_Problem to work on_: Every record that follows should be printed verbatim.

(Object modeling scripts)
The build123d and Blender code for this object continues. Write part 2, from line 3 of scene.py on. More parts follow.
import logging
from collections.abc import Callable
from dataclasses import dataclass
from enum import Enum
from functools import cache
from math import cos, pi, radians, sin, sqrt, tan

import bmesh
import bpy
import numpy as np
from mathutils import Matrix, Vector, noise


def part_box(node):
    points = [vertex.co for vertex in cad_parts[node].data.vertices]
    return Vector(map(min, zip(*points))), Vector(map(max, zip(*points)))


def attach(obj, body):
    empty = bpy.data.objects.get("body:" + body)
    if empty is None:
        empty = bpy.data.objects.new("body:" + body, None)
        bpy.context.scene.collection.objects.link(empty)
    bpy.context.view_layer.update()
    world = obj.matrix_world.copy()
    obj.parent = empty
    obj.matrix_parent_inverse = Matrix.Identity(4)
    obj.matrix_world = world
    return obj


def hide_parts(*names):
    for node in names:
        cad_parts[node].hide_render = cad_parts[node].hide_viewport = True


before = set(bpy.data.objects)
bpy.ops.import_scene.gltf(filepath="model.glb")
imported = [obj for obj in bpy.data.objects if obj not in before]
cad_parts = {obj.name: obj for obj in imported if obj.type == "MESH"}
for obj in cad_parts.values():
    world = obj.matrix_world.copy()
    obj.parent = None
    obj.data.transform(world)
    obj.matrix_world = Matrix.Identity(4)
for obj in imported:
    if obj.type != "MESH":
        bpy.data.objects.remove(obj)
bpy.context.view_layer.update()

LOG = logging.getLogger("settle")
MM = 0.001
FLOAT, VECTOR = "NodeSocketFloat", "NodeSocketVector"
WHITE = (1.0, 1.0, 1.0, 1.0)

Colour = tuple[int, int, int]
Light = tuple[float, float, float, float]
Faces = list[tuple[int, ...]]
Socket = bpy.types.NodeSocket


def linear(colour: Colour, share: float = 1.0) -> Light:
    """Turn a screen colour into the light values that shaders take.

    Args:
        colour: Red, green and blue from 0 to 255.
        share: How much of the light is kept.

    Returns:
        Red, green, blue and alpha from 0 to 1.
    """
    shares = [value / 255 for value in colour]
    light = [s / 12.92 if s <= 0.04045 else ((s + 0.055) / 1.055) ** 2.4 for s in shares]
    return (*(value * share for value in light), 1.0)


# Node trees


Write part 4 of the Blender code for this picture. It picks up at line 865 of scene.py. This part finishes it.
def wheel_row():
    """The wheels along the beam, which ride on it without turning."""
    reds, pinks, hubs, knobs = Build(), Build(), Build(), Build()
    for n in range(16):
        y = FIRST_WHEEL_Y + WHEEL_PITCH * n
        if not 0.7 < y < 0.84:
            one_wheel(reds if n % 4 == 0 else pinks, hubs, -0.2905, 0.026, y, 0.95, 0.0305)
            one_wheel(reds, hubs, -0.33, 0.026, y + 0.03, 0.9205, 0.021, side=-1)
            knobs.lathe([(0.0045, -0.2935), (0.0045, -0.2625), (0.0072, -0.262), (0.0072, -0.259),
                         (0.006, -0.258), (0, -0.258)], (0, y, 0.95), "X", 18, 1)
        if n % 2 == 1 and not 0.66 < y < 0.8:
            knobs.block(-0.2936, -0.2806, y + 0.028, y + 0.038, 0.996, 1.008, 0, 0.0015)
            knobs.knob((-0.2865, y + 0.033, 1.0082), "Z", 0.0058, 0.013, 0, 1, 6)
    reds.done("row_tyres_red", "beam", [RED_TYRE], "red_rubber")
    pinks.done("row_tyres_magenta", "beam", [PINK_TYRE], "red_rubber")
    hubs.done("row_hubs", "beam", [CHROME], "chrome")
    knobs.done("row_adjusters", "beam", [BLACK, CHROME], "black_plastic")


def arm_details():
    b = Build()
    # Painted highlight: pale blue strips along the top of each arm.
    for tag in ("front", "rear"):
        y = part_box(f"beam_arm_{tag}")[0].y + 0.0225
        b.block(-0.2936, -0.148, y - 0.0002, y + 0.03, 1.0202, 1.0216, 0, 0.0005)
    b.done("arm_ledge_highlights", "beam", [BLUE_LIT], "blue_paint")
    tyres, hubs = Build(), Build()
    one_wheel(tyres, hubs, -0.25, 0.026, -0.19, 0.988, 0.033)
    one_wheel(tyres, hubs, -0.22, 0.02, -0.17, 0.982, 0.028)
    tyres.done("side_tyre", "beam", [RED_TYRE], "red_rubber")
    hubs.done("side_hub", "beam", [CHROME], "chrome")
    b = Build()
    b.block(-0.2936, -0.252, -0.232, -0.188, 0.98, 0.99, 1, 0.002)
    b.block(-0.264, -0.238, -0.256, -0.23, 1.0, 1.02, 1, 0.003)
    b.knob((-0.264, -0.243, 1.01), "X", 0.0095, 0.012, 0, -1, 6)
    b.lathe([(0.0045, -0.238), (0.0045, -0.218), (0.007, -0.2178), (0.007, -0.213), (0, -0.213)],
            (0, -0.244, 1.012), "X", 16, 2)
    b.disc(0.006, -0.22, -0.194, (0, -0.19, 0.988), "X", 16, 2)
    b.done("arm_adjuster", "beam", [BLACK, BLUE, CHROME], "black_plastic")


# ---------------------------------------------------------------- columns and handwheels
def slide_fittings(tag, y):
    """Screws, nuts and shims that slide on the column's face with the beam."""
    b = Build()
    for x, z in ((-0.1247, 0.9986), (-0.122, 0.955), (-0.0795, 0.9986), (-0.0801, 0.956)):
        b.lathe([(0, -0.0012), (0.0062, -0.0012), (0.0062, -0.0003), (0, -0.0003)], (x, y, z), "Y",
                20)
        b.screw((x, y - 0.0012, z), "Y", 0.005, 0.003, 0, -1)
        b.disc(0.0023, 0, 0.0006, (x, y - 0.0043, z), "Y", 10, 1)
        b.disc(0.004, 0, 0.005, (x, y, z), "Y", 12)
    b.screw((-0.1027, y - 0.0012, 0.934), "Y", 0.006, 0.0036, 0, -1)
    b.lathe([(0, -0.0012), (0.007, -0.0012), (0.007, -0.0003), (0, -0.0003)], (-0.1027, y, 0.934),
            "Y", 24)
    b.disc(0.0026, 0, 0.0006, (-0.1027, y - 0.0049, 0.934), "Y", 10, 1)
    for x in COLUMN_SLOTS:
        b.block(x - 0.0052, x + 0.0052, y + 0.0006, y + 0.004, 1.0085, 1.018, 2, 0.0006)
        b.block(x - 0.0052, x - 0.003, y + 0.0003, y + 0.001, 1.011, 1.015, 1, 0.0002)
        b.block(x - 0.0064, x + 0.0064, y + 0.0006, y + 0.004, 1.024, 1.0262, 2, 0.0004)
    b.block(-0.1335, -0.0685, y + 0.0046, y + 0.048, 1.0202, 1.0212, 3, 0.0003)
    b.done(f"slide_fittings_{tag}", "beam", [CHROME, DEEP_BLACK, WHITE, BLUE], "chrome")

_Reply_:
The build123d and Blender code for this object continues. Write part 2, from line 3 of scene.py on. More parts follow.
import logging
from collections.abc import Callable
from dataclasses import dataclass
from enum import Enum
from functools import cache
from math import cos, pi, radians, sin, sqrt, tan

import bmesh
import bpy
import numpy as np
from mathutils import Matrix, Vector, noise


def part_box(node):
    points = [vertex.co for vertex in cad_parts[node].data.vertices]
    return Vector(map(min, zip(*points))), Vector(map(max, zip(*points)))


def attach(obj, body):
    empty = bpy.data.objects.get("body:" + body)
    if empty is None:
        empty = bpy.data.objects.new("body:" + body, None)
        bpy.context.scene.collection.objects.link(empty)
    bpy.context.view_layer.update()
    world = obj.matrix_world.copy()
    obj.parent = empty
    obj.matrix_parent_inverse = Matrix.Identity(4)
    obj.matrix_world = world
    return obj


def hide_parts(*names):
    for node in names:
        cad_parts[node].hide_render = cad_parts[node].hide_viewport = True


before = set(bpy.data.objects)
bpy.ops.import_scene.gltf(filepath="model.glb")
imported = [obj for obj in bpy.data.objects if obj not in before]
cad_parts = {obj.name: obj for obj in imported if obj.type == "MESH"}
for obj in cad_parts.values():
    world = obj.matrix_world.copy()
    obj.parent = None
    obj.data.transform(world)
    obj.matrix_world = Matrix.Identity(4)
for obj in imported:
    if obj.type != "MESH":
        bpy.data.objects.remove(obj)
bpy.context.view_layer.update()

LOG = logging.getLogger("settle")
MM = 0.001
FLOAT, VECTOR = "NodeSocketFloat", "NodeSocketVector"
WHITE = (1.0, 1.0, 1.0, 1.0)

Colour = tuple[int, int, int]
Light = tuple[float, float, float, float]
Faces = list[tuple[int, ...]]
Socket = bpy.types.NodeSocket


def linear(colour: Colour, share: float = 1.0) -> Light:
    """Turn a screen colour into the light values that shaders take.

    Args:
        colour: Red, green and blue from 0 to 255.
        share: How much of the light is kept.

    Returns:
        Red, green, blue and alpha from 0 to 1.
    """
    shares = [value / 255 for value in colour]
    light = [s / 12.92 if s <= 0.04045 else ((s + 0.055) / 1.055) ** 2.4 for s in shares]
    return (*(value * share for value in light), 1.0)


# Node trees


Write part 4 of the Blender code for this picture. It picks up at line 865 of scene.py. This part finishes it.
def wheel_row():
    """The wheels along the beam, which ride on it without turning."""
    reds, pinks, hubs, knobs = Build(), Build(), Build(), Build()
    for n in range(16):
        y = FIRST_WHEEL_Y + WHEEL_PITCH * n
        if not 0.7 < y < 0.84:
            one_wheel(reds if n % 4 == 0 else pinks, hubs, -0.2905, 0.026, y, 0.95, 0.0305)
            one_wheel(reds, hubs, -0.33, 0.026, y + 0.03, 0.9205, 0.021, side=-1)
            knobs.lathe([(0.0045, -0.2935), (0.0045, -0.2625), (0.0072, -0.262), (0.0072, -0.259),
                         (0.006, -0.258), (0, -0.258)], (0, y, 0.95), "X", 18, 1)
        if n % 2 == 1 and not 0.66 < y < 0.8:
            knobs.block(-0.2936, -0.2806, y + 0.028, y + 0.038, 0.996, 1.008, 0, 0.0015)
            knobs.knob((-0.2865, y + 0.033, 1.0082), "Z", 0.0058, 0.013, 0, 1, 6)
    reds.done("row_tyres_red", "beam", [RED_TYRE], "red_rubber")
    pinks.done("row_tyres_magenta", "beam", [PINK_TYRE], "red_rubber")
    hubs.done("row_hubs", "beam", [CHROME], "chrome")
    knobs.done("row_adjusters", "beam", [BLACK, CHROME], "black_plastic")


def arm_details():
    b = Build()
    # Painted highlight: pale blue strips along the top of each arm.
    for tag in ("front", "rear"):
        y = part_box(f"beam_arm_{tag}")[0].y + 0.0225
        b.block(-0.2936, -0.148, y - 0.0002, y + 0.03, 1.0202, 1.0216, 0, 0.0005)
    b.done("arm_ledge_highlights", "beam", [BLUE_LIT], "blue_paint")
    tyres, hubs = Build(), Build()
    one_wheel(tyres, hubs, -0.25, 0.026, -0.19, 0.988, 0.033)
    one_wheel(tyres, hubs, -0.22, 0.02, -0.17, 0.982, 0.028)
    tyres.done("side_tyre", "beam", [RED_TYRE], "red_rubber")
    hubs.done("side_hub", "beam", [CHROME], "chrome")
    b = Build()
    b.block(-0.2936, -0.252, -0.232, -0.188, 0.98, 0.99, 1, 0.002)
    b.block(-0.264, -0.238, -0.256, -0.23, 1.0, 1.02, 1, 0.003)
    b.knob((-0.264, -0.243, 1.01), "X", 0.0095, 0.012, 0, -1, 6)
    b.lathe([(0.0045, -0.238), (0.0045, -0.218), (0.007, -0.2178), (0.007, -0.213), (0, -0.213)],
            (0, -0.244, 1.012), "X", 16, 2)
    b.disc(0.006, -0.22, -0.194, (0, -0.19, 0.988), "X", 16, 2)
    b.done("arm_adjuster", "beam", [BLACK, BLUE, CHROME], "black_plastic")


# ---------------------------------------------------------------- columns and handwheels
def slide_fittings(tag, y):
    """Screws, nuts and shims that slide on the column's face with the beam."""
    b = Build()
    for x, z in ((-0.1247, 0.9986), (-0.122, 0.955), (-0.0795, 0.9986), (-0.0801, 0.956)):
        b.lathe([(0, -0.0012), (0.0062, -0.0012), (0.0062, -0.0003), (0, -0.0003)], (x, y, z), "Y",
                20)
        b.screw((x, y - 0.0012, z), "Y", 0.005, 0.003, 0, -1)
        b.disc(0.0023, 0, 0.0006, (x, y - 0.0043, z), "Y", 10, 1)
        b.disc(0.004, 0, 0.005, (x, y, z), "Y", 12)
    b.screw((-0.1027, y - 0.0012, 0.934), "Y", 0.006, 0.0036, 0, -1)
    b.lathe([(0, -0.0012), (0.007, -0.0012), (0.007, -0.0003), (0, -0.0003)], (-0.1027, y, 0.934),
            "Y", 24)
    b.disc(0.0026, 0, 0.0006, (-0.1027, y - 0.0049, 0.934), "Y", 10, 1)
    for x in COLUMN_SLOTS:
        b.block(x - 0.0052, x + 0.0052, y + 0.0006, y + 0.004, 1.0085, 1.018, 2, 0.0006)
        b.block(x - 0.0052, x - 0.003, y + 0.0003, y + 0.001, 1.011, 1.015, 1, 0.0002)
        b.block(x - 0.0064, x + 0.0064, y + 0.0006, y + 0.004, 1.024, 1.0262, 2, 0.0004)
    b.block(-0.1335, -0.0685, y + 0.0046, y + 0.048, 1.0202, 1.0212, 3, 0.0003)
    b.done(f"slide_fittings_{tag}", "beam", [CHROME, DEEP_BLACK, WHITE, BLUE], "chrome")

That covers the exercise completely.